Since 2017, a Franco-Israeli expedition has been digging at Kiriath Yearim, a hill overlooking the approach to Jerusalem a few kilometers west of the city, next door to the town of Abu Ghosh. The site is mainly known for being the spot where the Ark of the Covenant was kept for 20 years before being taken to Jerusalem by King David, according to the Bible.

Given that there are no other known major Hellenistic strongholds west of Jerusalem, Finkelstein and Römer suggest that the hill of Kiriath Yearim and the adjacent town of Abu Ghosh should be identified as the Emmaus that was fortified by Bacchides.

Of course, a village of this name also plays an outsize role in Christian history because, according to the Gospels, it was on the road to Emmaus that Jesus first appeared to two of his disciples following his crucifixion and resurrection. In the story told in Luke 24:13-35, the two followers did not immediately recognize Jesus, but once they reached Emmaus and broke bread with him over supper “their eyes were opened and they knew Him.”

Usefully, Luke tells us that the village of Emmaus was 60 stadia from Jerusalem, a measure that translates well to the 11 kilometers (7 miles) that separate the city from the hill of Kiriath Yearim and Abu Ghosh.

Still, we cannot be sure that Luke and other early Christians believed that this was indeed the spot where the Messiah made his miraculous post-mortem appearance. “Finkelstein and Römer have a good case archaeologically, geographically, and topographically,” says Benjamin Isaac, emeritus professor of ancient history from Tel Aviv University. “However, it is a hypothesis and remains a hypothesis.”

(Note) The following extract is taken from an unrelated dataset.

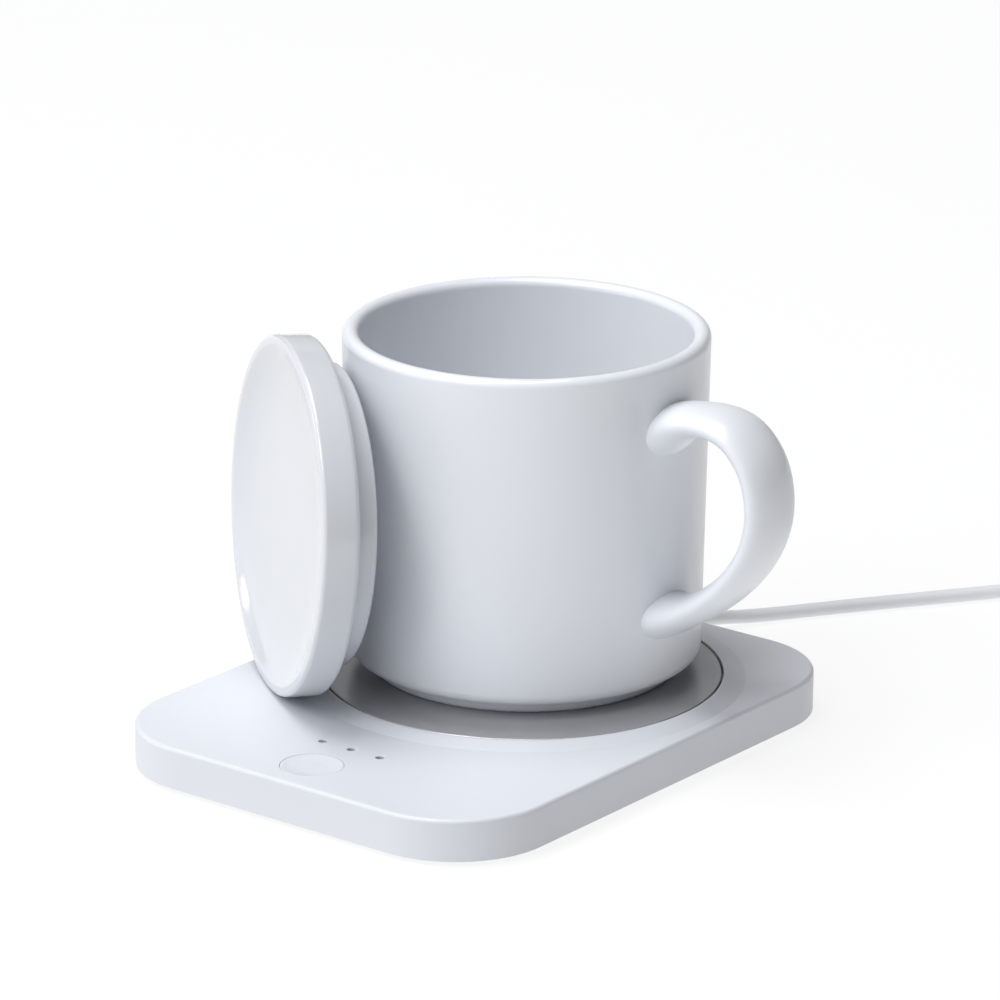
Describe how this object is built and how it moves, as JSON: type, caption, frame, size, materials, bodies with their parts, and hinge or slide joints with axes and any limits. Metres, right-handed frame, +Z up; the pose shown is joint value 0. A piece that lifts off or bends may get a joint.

Archaeologists cannot say with certainty whether this site is the village of Emmaus mentioned in the gospel of Luke. According to the gospel of Luke, as the two disciples traveled to Emmaus, they talked about the events that had occurred in Jerusalem, probably including the crucifixion and the resurrection,

During their discussion, Jesus himself came up and walked along with them. Jesus ate with them and after they recognized that they had met Jesus, “they got up and returned at once to Jerusalem” (Luke 24:33). Since all these events took place in one day, then it is possible that the correct distance between Emmaus and Jerusalem was 60 stadia or seven miles.

Thus, it is possible that archaeologists have discovered the village of Emmaus, the place where Jesus met two of his disciples after the resurrection.

NOTE: The information about the discovery of Emmaus was also published by The Christian Post and by CBN News.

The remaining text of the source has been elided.